Layer the chopped pears over the biscuits. Pour the apple juice jelly over the pears slowly and put in the fridge to set. Meanwhile blend the cashew nuts and grape juice, add the juice slowly until it becomes thick and creamy (use more grape juice if necessary)

Pour over the top of the trifle and garnish with mint leaves, toasted pistachio or walnut pieces and drizzle some rice syrup sparingly. Top the trifle with black sesame seeds and chill in refrigerator.

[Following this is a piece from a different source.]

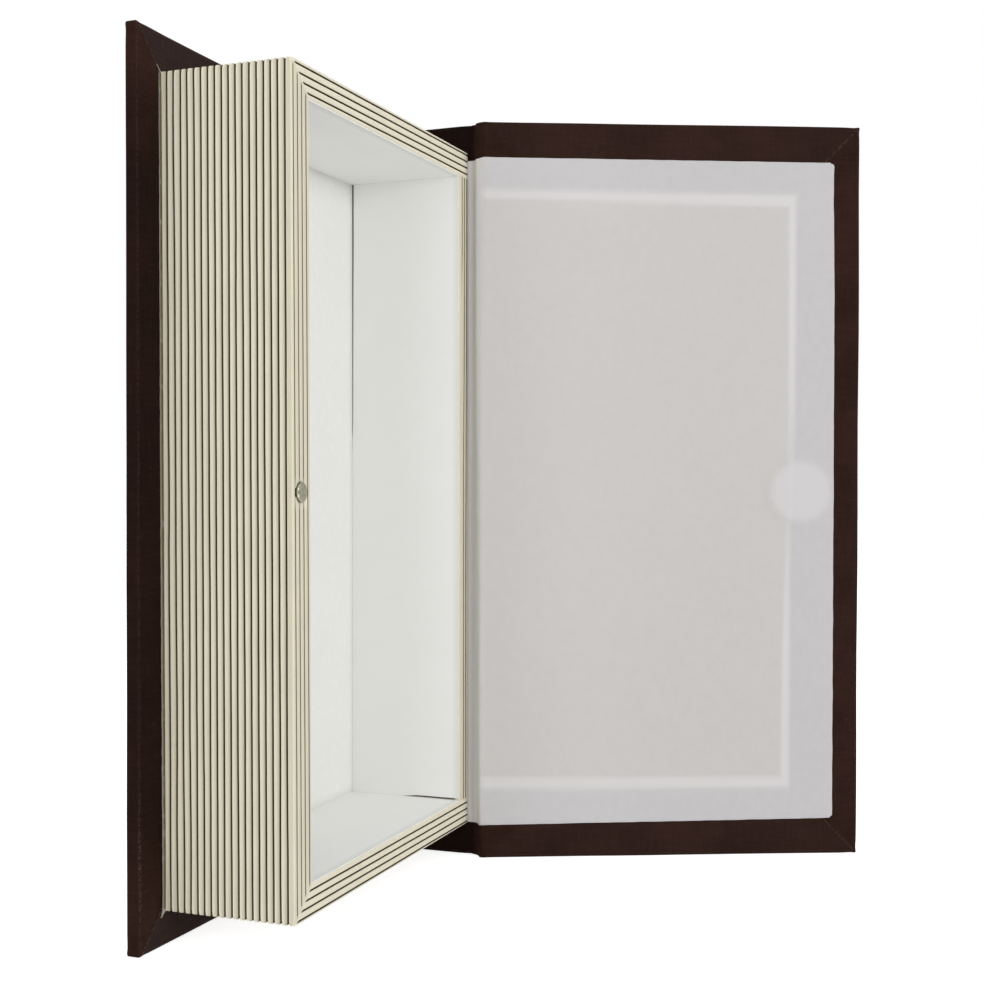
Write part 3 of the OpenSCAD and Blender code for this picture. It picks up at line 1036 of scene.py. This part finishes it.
magnet_middle = (magnet_low + magnet_high) / 2 - BOOK
magnet_centre = Vector((0, magnet_middle.y + MAGNET_OFF_Y, magnet_middle.z + MAGNET_OFF_Z))
MAGNET_BACK = magnet_low.x - BOOK.x
MAGNET_FACE = magnet_high.x - BOOK.x
MAGNET_R = MAGNET_D / 2 - 0.25
ROUND_STEPS = 72


def turned(name, outline, centre, material, marks):
    """A solid turned about X through centre, from pairs of radius and height along X."""
    points, turns = [], []
    for radius, along in outline:
        for k in range(ROUND_STEPS):
            turn = 2 * math.pi * k / ROUND_STEPS
            at = Vector((along, radius * math.cos(turn), radius * math.sin(turn)))
            points.append(centre + at)
            turns.append((turn, along, radius))
    values = {mark: [rule(*at) for at in turns] for mark, rule in marks.items()}
    return piece(name, points, tube_faces(points, ROUND_STEPS), in_frame, "book", material, values)


drill_r = MAGNET_R + MAGNET_FIT
# The hole's walls take the groove colour at part strength: bare board with painted shade.
drill = turned("drill", [(drill_r, MAGNET_BACK), (drill_r, RIM + 1)], magnet_centre, CREAM,
               {"cut": lambda turn, along, radius: 0.45})
cutter = fore_wall.modifiers.new("magnet_hole", "BOOLEAN")
cutter.operation = "DIFFERENCE"
cutter.object = drill
cutter.solver = "EXACT"
drawn = bpy.context.evaluated_depsgraph_get()
bored = bpy.data.meshes.new_from_object(fore_wall.evaluated_get(drawn))
fore_wall.modifiers.clear()
fore_wall.data = bored
bpy.data.objects.remove(drill)

CHIP = math.pi
GLINTS = (math.pi - 0.40, math.pi + 0.40)


# Painted shade on the magnet's side, heavy inside its hole and lighter where it stands proud, and a dark chip
# at one place on its rim.
def shaded_side_and_chip(turn, along, radius):
    if along < RIM + 0.1:
        return 0.9
    if along < MAGNET_FACE - 0.3:
        return 0.35
    return 0.8 * bell(turn - CHIP, 0.13) * smooth((radius - MAGNET_R + 0.7) / 0.4)


# Painted glints on the magnet's rim.
def glinting(turn, along, radius):
    near = 0.55 * max(bell(turn - at, 0.12) for at in GLINTS)
    return near * smooth((radius - MAGNET_R + 0.6) / 0.3) if along > MAGNET_FACE - 0.4 else 0.0


magnet_back = [(MAGNET_R * 0.4, 0.0), (MAGNET_R - 0.1, 0.02), (MAGNET_R, 0.15)]
magnet_front = [(MAGNET_R, 0.6), (MAGNET_R, 0.35), (MAGNET_R - 0.04, 0.18), (MAGNET_R - 0.14, 0.06),
                (MAGNET_R - 0.3, 0.01), (MAGNET_R - 0.5, 0.0), (MAGNET_R * 0.5, 0.02), (0.2, 0.03)]
magnet_outline = [(radius, MAGNET_BACK + rise) for radius, rise in magnet_back]
magnet_outline += [(radius, MAGNET_FACE - drop) for radius, drop in magnet_front]
magnet = turned("magnet_disc", magnet_outline, magnet_centre, NICKEL,
                {"dark": shaded_side_and_chip, "bright": glinting})
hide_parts("magnet")


# Paper linings inside the frame


def lining(name, node, place, us, vs, front, back, soil, outline=None):
    """A sheet of paper. place turns (u, v, depth) into the book's axes; front and back give its depths."""
    grids = ([], [])
    for grid, depth in zip(grids, (front, back)):
        for v in vs:
            row = []
            for u in us:
                at = outline(u, v) if outline else (u, v)
                row.append(place(*at, depth(u, v)))
            grid.append(row)
    soil_and_shade_grid = [[min(1.0, soil(u, v)) for u in us] for v in vs]
    made = sheet(name, *grids, in_frame, "book", "lining_paper", WHITE, {"soil": soil_and_shade_grid})
    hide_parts(node)


INNER_LOW = FRAME_LOW + END_T
INNER_HIGH = FRAME_HIGH - END_T
INNER_SPINE = FRAME_W - SPINE_T
LINING_TOP = RIM - LINING_DROP
PEEK = 1.0
# Painted shade on the linings: most on the floor, a little on the long walls, none on the end walls.
FLOOR_SHADE = 0.21
SIDE_SHADE = 0.05
END_SHADE = 0.0


def floor_soil_and_shade(y, z):
    """The floor's sheet is dark where it lies outside the frame, but for its cut edge and its torn tips;
    inside the frame, painted shade darkens it all over and more in its corners with the walls.
    """
    if y < 0.5:
        torn_tip = z < FRAME_LOW + 0.5 or z > FRAME_HIGH - 0.5
        return 0.75 if torn_tip or y < -PEEK * 0.9 else 1.0
    # Painted shade in the corners with the spine wall and the end walls.
    at_spine = 0.3 * bell(y - INNER_SPINE, 1.6)
    at_ends = 0.15 * bell(z - INNER_HIGH, 2.0) + 0.15 * bell(z - INNER_LOW, 2.0)
    return FLOOR_SHADE + at_spine + at_ends


def floor_outline(y, z):
    """The sheet's fore-edge is ragged, and a thin torn tip stands past each end of the frame there."""
    at_end = z > FRAME_HIGH - 0.01 or z < FRAME_LOW + 0.01
    if at_end:
        tip = smooth(-y / PEEK)
        return y - 0.9 * tip, z + (1.7 * tip if z > COVER_H / 2 else -1.5 * tip)
    if y < 0:
        y *= 0.85 + 0.12 * ripple(61, z / 5) + 0.10 * ripple(62, z / 1.3)
    return y, z


def along_floor(y, z, depth):
    return depth, y, z


def flat(at):
    return lambda u, v: at


END_ROWS = (0.0, 0.4, 1.0, 2.0, 4.0, 7.0)
floor_ys = [-PEEK * share for share in (1.0, 0.93, 0.86, 0.5, 0.0)]
floor_ys += [0.4] + spread(FORE_T, INNER_SPINE + 1, 30) + [FRAME_W]
floor_zs = [FRAME_LOW + t for t in END_ROWS] + spread(INNER_LOW, INNER_HIGH, 160)
floor_zs += [FRAME_HIGH - t for t in reversed(END_ROWS)]
lining("floor_paper", "floor_lining", along_floor, floor_ys, floor_zs, flat(FLOOR_T), flat(0.02),
       floor_soil_and_shade, floor_outline)


def wall_painted_shade(shade_level):
    """Painted shade on a wall's lining: an even darkening, and a little more just under the rim."""
    return lambda c, along: shade_level + 0.15 * bell(c - LINING_TOP, 1.0)


def spine_outline(c, z):
    """The sheet stops short of the floor towards the head, and short of the tail near the rim."""
    low = FLOOR_T + 0.05 + 0.35 * smooth((z - 146) / 20) + 0.3 * smooth((z - 170) / 70)
    short = 0.7 * smooth((c - 20) / 8) * bell(z - INNER_LOW - LINING_T, 2.0)
    return low + (LINING_TOP - low) * (c - FLOOR_T) / (LINING_TOP - FLOOR_T), z + short


def bulging(seed, at):
    return lambda u, v: at + 0.03 * ripple(seed, u / 12, v / 20)


def across_wall(c, z, depth):
    return c, depth, z


def across_end(c, y, depth):
    return c, y, depth


heights = spread(FLOOR_T, LINING_TOP, 16)
lengths = spread(INNER_LOW + LINING_T, INNER_HIGH - LINING_T, 70)
widths = spread(FORE_T, INNER_SPINE, 40)
lining("spine_wall_paper", "spine_lining", across_wall, heights, lengths,
       bulging(71, INNER_SPINE - LINING_T), flat(INNER_SPINE), wall_painted_shade(SIDE_SHADE), spine_outline)
lining("fore_edge_wall_paper", "fore_edge_lining", across_wall, heights, lengths,
       bulging(72, FORE_T + LINING_T), flat(FORE_T), wall_painted_shade(SIDE_SHADE))
lining("head_wall_paper", "head_lining", across_end, heights, widths,
       bulging(73, INNER_HIGH - LINING_T), flat(INNER_HIGH), wall_painted_shade(END_SHADE))
lining("tail_wall_paper", "tail_lining", across_end, heights, widths,
       bulging(74, INNER_LOW + LINING_T), flat(INNER_LOW), wall_painted_shade(END_SHADE))


# Pieces inside the covers, which stay as the frame has them


def paint(nodes, material):
    for name in nodes:
        cad = frame["nodes"][name]
        if not cad.material_slots:
            cad.data.materials.append(material)
        for holder in cad.material_slots:
            holder.material = material


paint(["spine_board", "lid_board"], BOARD)
paint(["back_infill_card", "spine_infill_card", "lid_infill_card"],
      hidden_board("infill_card", (0.68, 0.64, 0.56), 0.8))
paint(["keeper_disc"], hidden_board("steel_disc", (0.42, 0.42, 0.42), 0.5))


# Camera, from the photograph's viewing angle

PHOTO_PX = 984
FOCAL_PX = 1437.75
PRINCIPAL_PX = (497.5, 515.3)
SENSOR_MM = 36
CAMERA_AT = in_book(243.74, -361.87, 136.1)
CAMERA_YAW = math.radians(-20.822)
CAMERA_PITCH = math.radians(1.071)
CAMERA_ROLL = math.radians(0.037)


def set_camera():
    level = Vector((math.sin(CAMERA_YAW), math.cos(CAMERA_YAW), 0))
    right = Vector((math.cos(CAMERA_YAW), -math.sin(CAMERA_YAW), 0))
    up = Vector((0, 0, 1))
    ahead = level * math.cos(CAMERA_PITCH) - up * math.sin(CAMERA_PITCH)
    above = level * math.sin(CAMERA_PITCH) + up * math.cos(CAMERA_PITCH)
    lens = bpy.data.cameras.new("camera")
    lens.sensor_width = SENSOR_MM
    lens.lens = FOCAL_PX / PHOTO_PX * SENSOR_MM
    lens.shift_x = (PHOTO_PX / 2 - PRINCIPAL_PX[0]) / PHOTO_PX
    lens.shift_y = (PRINCIPAL_PX[1] - PHOTO_PX / 2) / PHOTO_PX
    lens.clip_start = 0.01
    lens.clip_end = 50
    holder = add_object("camera", lens)
    turned_to = Matrix((right, above, -ahead)).transposed().to_4x4() @ Matrix.Rotation(CAMERA_ROLL, 4, "Z")
    holder.matrix_world = Matrix.Translation(CAMERA_AT) @ turned_to
    bpy.context.scene.camera = holder


# Floor, white surroundings and soft light


def seen_by_eye_or_gloss(nodes):
    """1 for rays from the camera, from gloss or through glass."""
    path = nodes.add("ShaderNodeLightPath").outputs
    seen = nodes.math("MAXIMUM", path["Is Camera Ray"], path["Is Glossy Ray"])
    return nodes.math("MAXIMUM", seen, path["Is Transmission Ray"])


def set_world(light):
    """White to the eye and in gloss, while the light that it throws has its own strength."""
    world = bpy.data.worlds.new("studio")
    nodes = Nodes(world)
    background = nodes.tree.nodes["Background"]
    nodes.feed(background.inputs["Color"], (1, 1, 1, 1))
    strength = nodes.math("MULTIPLY_ADD", seen_by_eye_or_gloss(nodes), 1 - light, light)
    nodes.feed(background.inputs["Strength"], strength)
    bpy.context.scene.world = world


def floor_material(colour, glow):
    """A matt floor that looks white to the eye and keeps the object's shadow."""
    material = bpy.data.materials.new("floor")
    nodes = Nodes(material)
    nodes.tree.nodes.remove(nodes.tree.nodes["Principled BSDF"])
    matt = nodes.add("ShaderNodeBsdfDiffuse", Color=(*colour, 1))
    strength = nodes.math("MULTIPLY", seen_by_eye_or_gloss(nodes), glow)
    shine = nodes.add("ShaderNodeEmission", Strength=strength)
    both = nodes.add("ShaderNodeAddShader")
    nodes.feed(both.inputs[0], matt.outputs[0])
    nodes.feed(both.inputs[1], shine.outputs[0])
    nodes.feed(nodes.tree.nodes["Material Output"].inputs["Surface"], both.outputs[0])
    return material


def set_floor(size, material):
    mesh = bpy.data.meshes.new("floor")
    corners = [(-size, -size, 0), (size, -size, 0), (size, size, 0), (-size, size, 0)]
    mesh.from_pydata(corners, [], [(0, 1, 2, 3)])
    mesh.materials.append(material)
    made = add_object("floor", mesh)
    made.location.z = FLOOR_DROP


def lamp(name, at, target, size, power):
    light = bpy.data.lights.new(name, "AREA")
    light.shape = "SQUARE"
    light.size = size
    light.energy = power
    holder = add_object(name, light)
    holder.location = at
    holder.rotation_euler = (Vector(target) - Vector(at)).to_track_quat("-Z", "Y").to_euler()


WORLD_LIGHT = 0.625
FLOOR_SIZE = 6.0
FLOOR_DROP = -0.0002
FLOOR_COLOUR = (0.90, 0.90, 0.90)
FLOOR_GLOW = 0.8
BOOK_MIDDLE = (0, 0, 0.13)

set_camera()
set_world(WORLD_LIGHT)
set_floor(FLOOR_SIZE, floor_material(FLOOR_COLOUR, FLOOR_GLOW))
lamp("front", at=(-0.12, -2.0, 0.2), target=BOOK_MIDDLE, size=0.9, power=11)
lamp("right", at=(2.5, -0.85, 0.10), target=BOOK_MIDDLE, size=1.4, power=50)
lamp("above", at=(0.2, -0.5, 1.8), target=BOOK_MIDDLE, size=1.0, power=3)

bpy.context.scene.view_settings.view_transform = "Standard"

*I make my own biscuits but you can buy some sugar-free ones from natural food stores.

 

Coconut Biscuits

1 ½ cup rolled oats

1 ½ cups spelt flour

½ cup dried coconut

2 tsp. baking powder

2/3 cup coconut milk

½ cup sunflower oil

1 cup rice syrup

Put the dry ingredients into a bowl and mix well. Blend the wet ingredients together and then fold into the dry ingredients.  Leave to sit for about 15 minutes.  Place heaped teaspoonful’s onto a parchment paper lined baking sheet.  For larger cookies use a heaped tablespoon.  Leave a few inches space between as the biscuits will spread during cooking.  Bake at 160oC for 20 minutes or until golden brown and crisp around the edges.